[Aim of the exercise]: Return only the stretch of the material below that begins with the line containing "laid() mounted() grid_rod(control, 1);" and ends with the line containing "obj.parent = None", exactly; both of those lines belong to it.

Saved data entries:
- - -

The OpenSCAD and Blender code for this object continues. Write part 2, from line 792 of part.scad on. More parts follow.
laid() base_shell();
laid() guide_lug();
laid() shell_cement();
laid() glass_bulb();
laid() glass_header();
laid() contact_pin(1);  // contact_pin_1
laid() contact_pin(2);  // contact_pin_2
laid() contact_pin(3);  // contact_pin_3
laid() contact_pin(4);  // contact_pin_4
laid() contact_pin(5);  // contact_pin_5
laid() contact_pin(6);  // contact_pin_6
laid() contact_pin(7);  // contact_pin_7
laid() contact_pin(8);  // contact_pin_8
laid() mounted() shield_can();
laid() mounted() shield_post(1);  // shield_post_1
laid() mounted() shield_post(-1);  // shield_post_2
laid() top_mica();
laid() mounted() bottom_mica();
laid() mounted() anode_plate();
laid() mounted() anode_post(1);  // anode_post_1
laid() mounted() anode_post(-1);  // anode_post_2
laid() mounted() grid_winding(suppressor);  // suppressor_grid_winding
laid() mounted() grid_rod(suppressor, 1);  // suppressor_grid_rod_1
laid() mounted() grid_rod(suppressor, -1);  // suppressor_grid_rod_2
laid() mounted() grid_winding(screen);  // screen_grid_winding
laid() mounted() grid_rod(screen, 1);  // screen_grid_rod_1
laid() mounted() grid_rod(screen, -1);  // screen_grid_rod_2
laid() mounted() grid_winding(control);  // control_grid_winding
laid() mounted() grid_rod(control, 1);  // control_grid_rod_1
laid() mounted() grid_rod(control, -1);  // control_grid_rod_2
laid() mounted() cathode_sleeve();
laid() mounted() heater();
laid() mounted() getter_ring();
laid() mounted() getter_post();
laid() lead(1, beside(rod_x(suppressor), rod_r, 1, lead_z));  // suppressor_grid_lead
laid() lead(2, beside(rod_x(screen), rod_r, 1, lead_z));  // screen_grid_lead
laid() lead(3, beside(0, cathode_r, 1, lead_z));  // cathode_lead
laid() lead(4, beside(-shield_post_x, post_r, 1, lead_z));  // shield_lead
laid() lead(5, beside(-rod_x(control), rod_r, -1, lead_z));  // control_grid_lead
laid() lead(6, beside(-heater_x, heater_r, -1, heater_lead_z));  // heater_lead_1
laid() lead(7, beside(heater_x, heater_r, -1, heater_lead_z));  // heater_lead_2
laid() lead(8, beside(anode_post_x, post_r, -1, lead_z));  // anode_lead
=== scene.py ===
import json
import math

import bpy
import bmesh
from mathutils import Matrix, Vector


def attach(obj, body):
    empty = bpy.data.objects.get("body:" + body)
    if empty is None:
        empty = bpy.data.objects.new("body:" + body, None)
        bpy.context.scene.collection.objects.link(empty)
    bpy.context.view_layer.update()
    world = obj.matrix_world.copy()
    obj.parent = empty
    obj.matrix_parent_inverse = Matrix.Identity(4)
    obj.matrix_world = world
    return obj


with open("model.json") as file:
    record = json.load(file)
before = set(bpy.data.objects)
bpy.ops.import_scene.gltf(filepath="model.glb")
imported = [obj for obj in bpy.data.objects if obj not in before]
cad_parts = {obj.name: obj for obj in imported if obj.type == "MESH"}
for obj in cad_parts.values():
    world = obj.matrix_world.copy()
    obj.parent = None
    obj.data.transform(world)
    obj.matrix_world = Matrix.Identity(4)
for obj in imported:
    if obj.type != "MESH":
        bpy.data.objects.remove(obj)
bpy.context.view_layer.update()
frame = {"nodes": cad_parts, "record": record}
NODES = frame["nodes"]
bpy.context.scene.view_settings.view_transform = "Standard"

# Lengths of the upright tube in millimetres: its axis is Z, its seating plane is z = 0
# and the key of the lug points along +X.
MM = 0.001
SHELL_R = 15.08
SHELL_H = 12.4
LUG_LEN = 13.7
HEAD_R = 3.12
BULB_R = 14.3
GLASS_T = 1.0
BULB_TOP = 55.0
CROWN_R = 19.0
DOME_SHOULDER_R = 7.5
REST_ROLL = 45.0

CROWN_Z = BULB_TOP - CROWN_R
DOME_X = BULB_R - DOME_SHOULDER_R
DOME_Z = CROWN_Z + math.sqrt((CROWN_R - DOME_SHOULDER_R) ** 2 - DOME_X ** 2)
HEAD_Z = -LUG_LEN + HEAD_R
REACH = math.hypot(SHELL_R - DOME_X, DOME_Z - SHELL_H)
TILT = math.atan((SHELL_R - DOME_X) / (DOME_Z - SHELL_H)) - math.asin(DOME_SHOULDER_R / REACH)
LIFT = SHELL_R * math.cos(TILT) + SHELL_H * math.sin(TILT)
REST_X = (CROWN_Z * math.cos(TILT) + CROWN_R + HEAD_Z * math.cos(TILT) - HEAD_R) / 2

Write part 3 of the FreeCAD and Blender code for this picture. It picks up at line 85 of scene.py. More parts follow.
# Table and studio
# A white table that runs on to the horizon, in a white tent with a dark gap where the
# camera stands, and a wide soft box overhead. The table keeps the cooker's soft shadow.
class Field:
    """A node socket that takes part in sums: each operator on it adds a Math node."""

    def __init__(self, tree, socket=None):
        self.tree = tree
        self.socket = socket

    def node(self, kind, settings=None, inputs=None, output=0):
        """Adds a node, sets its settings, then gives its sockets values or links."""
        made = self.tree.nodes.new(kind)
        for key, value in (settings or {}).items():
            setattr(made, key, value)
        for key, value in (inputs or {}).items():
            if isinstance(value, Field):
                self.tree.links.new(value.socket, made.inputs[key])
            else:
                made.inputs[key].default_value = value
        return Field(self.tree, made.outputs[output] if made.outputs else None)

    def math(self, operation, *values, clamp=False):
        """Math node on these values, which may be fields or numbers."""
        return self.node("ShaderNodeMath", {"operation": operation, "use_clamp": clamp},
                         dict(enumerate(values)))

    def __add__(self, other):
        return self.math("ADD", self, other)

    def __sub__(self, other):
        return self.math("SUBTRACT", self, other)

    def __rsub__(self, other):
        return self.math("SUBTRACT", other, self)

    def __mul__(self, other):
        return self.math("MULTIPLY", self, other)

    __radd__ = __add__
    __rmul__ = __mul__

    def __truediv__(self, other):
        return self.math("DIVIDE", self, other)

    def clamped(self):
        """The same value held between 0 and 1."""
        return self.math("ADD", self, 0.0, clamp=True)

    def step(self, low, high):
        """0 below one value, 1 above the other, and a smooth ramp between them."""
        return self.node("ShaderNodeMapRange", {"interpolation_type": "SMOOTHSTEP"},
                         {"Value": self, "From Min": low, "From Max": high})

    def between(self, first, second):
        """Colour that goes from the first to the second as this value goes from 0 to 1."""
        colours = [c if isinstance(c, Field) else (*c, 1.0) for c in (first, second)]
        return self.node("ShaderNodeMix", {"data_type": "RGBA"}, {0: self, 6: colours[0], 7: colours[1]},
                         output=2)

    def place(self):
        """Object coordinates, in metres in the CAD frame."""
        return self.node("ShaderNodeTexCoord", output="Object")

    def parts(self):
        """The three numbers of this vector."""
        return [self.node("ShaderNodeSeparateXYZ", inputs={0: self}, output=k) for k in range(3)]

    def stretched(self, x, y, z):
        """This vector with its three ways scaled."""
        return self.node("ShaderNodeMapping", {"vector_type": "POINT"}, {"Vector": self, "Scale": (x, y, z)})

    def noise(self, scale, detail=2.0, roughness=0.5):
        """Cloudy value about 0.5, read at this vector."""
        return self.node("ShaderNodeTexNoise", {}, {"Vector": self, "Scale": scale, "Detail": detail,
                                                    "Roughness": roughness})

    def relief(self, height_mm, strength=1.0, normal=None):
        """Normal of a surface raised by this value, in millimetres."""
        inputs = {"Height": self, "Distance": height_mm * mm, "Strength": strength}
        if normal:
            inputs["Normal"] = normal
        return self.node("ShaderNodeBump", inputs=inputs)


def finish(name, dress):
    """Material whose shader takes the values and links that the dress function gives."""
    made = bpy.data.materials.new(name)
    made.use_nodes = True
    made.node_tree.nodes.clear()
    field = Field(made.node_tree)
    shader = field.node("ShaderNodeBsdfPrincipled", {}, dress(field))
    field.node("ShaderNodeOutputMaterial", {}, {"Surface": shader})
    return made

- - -

[Output of the exercise]:
laid() mounted() grid_rod(control, 1);  // control_grid_rod_1
laid() mounted() grid_rod(control, -1);  // control_grid_rod_2
laid() mounted() cathode_sleeve();
laid() mounted() heater();
laid() mounted() getter_ring();
laid() mounted() getter_post();
laid() lead(1, beside(rod_x(suppressor), rod_r, 1, lead_z));  // suppressor_grid_lead
laid() lead(2, beside(rod_x(screen), rod_r, 1, lead_z));  // screen_grid_lead
laid() lead(3, beside(0, cathode_r, 1, lead_z));  // cathode_lead
laid() lead(4, beside(-shield_post_x, post_r, 1, lead_z));  // shield_lead
laid() lead(5, beside(-rod_x(control), rod_r, -1, lead_z));  // control_grid_lead
laid() lead(6, beside(-heater_x, heater_r, -1, heater_lead_z));  // heater_lead_1
laid() lead(7, beside(heater_x, heater_r, -1, heater_lead_z));  // heater_lead_2
laid() lead(8, beside(anode_post_x, post_r, -1, lead_z));  // anode_lead
=== scene.py ===
import json
import math

import bpy
import bmesh
from mathutils import Matrix, Vector


def attach(obj, body):
    empty = bpy.data.objects.get("body:" + body)
    if empty is None:
        empty = bpy.data.objects.new("body:" + body, None)
        bpy.context.scene.collection.objects.link(empty)
    bpy.context.view_layer.update()
    world = obj.matrix_world.copy()
    obj.parent = empty
    obj.matrix_parent_inverse = Matrix.Identity(4)
    obj.matrix_world = world
    return obj


with open("model.json") as file:
    record = json.load(file)
before = set(bpy.data.objects)
bpy.ops.import_scene.gltf(filepath="model.glb")
imported = [obj for obj in bpy.data.objects if obj not in before]
cad_parts = {obj.name: obj for obj in imported if obj.type == "MESH"}
for obj in cad_parts.values():
    world = obj.matrix_world.copy()
    obj.parent = None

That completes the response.